WHAT THE TASK REQUIRES: Using the data that follows, return exactly the lines from the one that contains "698 of scene.py. This part finishes it." through the one that contains "mesh.materials.append(material)", ends included.

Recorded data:
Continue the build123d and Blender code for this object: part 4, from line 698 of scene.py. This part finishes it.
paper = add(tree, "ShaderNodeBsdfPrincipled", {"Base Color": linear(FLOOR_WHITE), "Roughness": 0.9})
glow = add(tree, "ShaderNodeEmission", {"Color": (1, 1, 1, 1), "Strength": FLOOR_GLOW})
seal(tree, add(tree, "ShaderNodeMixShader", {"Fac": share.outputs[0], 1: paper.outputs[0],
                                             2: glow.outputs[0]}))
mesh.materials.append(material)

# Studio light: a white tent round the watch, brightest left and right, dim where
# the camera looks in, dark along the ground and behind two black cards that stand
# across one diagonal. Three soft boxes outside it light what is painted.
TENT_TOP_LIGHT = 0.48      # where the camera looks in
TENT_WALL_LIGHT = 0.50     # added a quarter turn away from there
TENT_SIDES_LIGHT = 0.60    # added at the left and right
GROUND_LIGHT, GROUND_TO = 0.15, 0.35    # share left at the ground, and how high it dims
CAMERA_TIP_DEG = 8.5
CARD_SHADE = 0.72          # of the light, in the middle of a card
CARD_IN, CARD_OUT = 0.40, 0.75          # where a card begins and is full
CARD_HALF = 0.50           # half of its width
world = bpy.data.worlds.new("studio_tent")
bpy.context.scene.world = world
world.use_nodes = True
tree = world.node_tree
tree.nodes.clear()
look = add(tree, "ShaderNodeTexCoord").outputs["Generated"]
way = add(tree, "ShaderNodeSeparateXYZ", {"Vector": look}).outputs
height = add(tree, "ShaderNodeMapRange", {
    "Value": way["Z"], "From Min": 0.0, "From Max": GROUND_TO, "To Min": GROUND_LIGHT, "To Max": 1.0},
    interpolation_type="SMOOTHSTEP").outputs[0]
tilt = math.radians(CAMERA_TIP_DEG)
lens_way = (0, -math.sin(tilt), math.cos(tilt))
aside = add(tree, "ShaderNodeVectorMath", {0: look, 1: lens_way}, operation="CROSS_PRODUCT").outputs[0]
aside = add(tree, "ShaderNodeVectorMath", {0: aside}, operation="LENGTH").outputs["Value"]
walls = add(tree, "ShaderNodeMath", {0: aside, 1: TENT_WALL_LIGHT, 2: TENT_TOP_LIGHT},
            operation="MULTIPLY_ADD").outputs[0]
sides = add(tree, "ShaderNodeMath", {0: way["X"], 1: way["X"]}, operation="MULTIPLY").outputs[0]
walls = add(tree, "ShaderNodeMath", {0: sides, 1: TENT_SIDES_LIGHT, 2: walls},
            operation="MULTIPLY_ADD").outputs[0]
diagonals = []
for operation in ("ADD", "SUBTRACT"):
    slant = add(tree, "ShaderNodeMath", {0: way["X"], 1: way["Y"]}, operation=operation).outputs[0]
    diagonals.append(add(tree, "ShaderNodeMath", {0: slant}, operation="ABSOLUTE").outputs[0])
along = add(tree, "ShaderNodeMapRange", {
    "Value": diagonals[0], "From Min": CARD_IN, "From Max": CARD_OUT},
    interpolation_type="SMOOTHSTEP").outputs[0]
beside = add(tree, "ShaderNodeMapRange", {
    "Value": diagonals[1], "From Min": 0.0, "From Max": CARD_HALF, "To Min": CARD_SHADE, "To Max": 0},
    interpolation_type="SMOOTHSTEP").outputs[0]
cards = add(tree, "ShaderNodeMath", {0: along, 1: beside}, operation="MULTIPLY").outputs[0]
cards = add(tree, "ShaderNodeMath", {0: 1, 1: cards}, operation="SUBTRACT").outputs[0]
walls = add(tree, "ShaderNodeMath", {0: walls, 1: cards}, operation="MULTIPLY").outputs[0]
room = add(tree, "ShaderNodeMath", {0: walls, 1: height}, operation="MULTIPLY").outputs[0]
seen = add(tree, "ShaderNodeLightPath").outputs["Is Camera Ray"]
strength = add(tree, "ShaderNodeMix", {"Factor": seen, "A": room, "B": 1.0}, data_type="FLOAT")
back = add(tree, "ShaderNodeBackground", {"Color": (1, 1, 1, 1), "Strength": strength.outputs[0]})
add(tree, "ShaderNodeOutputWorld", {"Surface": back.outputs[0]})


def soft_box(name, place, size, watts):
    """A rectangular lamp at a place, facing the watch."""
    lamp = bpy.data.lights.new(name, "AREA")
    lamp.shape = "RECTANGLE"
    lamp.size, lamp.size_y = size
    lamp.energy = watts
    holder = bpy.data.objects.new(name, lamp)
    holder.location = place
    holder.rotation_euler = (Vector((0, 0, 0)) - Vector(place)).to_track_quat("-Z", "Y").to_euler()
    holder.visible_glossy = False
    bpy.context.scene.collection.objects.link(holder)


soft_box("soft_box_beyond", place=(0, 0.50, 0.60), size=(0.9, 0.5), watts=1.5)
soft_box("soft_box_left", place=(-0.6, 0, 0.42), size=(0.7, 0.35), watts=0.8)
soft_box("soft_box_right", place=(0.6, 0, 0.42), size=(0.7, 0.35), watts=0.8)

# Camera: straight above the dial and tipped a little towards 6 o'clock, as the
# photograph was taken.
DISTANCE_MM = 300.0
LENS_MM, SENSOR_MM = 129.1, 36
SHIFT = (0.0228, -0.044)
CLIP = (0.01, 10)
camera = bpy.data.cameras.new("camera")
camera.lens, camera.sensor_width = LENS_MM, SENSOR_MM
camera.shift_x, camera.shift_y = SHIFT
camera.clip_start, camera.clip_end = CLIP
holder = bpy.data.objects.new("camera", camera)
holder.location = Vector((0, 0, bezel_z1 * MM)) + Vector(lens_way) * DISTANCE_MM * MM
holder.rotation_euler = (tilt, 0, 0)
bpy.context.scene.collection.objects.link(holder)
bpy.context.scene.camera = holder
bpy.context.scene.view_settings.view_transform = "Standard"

---

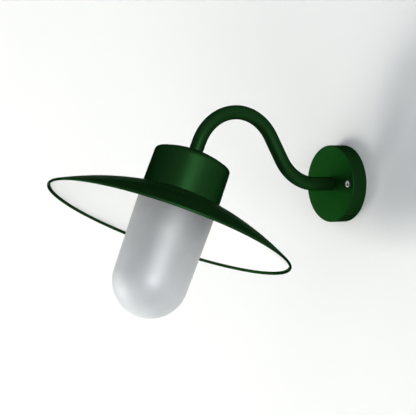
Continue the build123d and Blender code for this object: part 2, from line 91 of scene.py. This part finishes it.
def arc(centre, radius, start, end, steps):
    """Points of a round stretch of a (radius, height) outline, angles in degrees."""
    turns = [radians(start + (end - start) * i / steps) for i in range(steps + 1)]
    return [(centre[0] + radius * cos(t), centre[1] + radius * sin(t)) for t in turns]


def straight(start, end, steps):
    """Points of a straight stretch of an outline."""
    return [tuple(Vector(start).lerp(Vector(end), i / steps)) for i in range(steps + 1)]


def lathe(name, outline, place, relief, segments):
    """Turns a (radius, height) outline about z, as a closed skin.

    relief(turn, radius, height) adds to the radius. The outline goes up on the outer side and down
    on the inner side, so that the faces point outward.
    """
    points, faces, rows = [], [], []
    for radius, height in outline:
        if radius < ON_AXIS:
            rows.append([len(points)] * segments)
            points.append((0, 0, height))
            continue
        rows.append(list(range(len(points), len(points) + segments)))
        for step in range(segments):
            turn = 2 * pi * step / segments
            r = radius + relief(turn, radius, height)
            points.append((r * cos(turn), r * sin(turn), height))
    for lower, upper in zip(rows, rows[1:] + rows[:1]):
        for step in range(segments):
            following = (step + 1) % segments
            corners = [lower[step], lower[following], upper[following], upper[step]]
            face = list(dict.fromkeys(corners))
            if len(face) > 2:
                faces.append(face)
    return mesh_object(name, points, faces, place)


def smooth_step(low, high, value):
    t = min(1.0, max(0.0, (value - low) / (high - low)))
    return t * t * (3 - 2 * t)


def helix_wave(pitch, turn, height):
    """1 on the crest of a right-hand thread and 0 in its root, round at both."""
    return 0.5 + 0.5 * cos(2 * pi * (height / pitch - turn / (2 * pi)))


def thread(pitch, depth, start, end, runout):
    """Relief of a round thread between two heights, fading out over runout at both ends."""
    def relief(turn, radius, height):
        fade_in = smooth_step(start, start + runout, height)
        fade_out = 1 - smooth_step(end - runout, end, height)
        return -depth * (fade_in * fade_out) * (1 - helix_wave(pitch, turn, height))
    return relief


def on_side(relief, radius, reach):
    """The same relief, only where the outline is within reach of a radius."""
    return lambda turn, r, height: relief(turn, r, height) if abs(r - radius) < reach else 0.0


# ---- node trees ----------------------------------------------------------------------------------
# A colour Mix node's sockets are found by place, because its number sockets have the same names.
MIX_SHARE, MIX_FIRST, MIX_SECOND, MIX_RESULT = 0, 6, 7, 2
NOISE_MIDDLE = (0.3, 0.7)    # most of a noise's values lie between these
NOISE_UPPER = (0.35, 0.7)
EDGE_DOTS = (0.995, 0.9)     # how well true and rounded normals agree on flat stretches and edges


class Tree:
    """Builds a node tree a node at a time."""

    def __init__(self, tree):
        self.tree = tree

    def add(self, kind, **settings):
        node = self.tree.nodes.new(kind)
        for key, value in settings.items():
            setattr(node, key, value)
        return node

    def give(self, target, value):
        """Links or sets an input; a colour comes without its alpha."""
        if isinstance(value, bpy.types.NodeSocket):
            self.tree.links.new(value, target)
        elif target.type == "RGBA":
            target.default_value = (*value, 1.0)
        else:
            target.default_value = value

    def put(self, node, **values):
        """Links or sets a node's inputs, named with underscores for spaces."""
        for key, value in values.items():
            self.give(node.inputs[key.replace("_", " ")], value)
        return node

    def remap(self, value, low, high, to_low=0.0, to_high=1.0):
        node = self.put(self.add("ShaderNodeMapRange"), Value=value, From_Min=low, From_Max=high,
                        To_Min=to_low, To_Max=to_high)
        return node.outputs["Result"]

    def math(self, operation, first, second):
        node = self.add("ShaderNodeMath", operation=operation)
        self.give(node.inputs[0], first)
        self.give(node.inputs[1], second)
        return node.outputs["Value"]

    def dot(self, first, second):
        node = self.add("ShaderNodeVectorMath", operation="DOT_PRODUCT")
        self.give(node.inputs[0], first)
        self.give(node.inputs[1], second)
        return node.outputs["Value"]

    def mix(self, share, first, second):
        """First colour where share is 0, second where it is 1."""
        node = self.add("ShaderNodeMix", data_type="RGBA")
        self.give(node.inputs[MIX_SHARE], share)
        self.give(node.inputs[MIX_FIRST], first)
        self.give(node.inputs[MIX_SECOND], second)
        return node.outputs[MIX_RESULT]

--

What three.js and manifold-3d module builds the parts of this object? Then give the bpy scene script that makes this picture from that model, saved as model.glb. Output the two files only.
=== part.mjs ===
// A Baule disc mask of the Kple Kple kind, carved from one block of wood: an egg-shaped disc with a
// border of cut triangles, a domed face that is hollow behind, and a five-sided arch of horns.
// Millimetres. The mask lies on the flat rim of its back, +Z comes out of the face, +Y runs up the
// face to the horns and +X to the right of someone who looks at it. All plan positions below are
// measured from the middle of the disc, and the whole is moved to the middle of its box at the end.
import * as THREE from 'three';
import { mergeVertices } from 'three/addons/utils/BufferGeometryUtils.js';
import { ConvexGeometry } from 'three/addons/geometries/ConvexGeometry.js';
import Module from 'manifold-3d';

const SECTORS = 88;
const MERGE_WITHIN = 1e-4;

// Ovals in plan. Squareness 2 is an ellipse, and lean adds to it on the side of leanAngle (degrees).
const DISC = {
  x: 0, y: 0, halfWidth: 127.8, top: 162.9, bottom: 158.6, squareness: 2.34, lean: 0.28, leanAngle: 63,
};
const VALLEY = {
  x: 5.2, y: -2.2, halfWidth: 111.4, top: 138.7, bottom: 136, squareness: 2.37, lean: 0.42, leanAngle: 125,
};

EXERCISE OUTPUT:
Continue the build123d and Blender code for this object: part 4, from line 698 of scene.py. This part finishes it.
paper = add(tree, "ShaderNodeBsdfPrincipled", {"Base Color": linear(FLOOR_WHITE), "Roughness": 0.9})
glow = add(tree, "ShaderNodeEmission", {"Color": (1, 1, 1, 1), "Strength": FLOOR_GLOW})
seal(tree, add(tree, "ShaderNodeMixShader", {"Fac": share.outputs[0], 1: paper.outputs[0],
                                             2: glow.outputs[0]}))
mesh.materials.append(material)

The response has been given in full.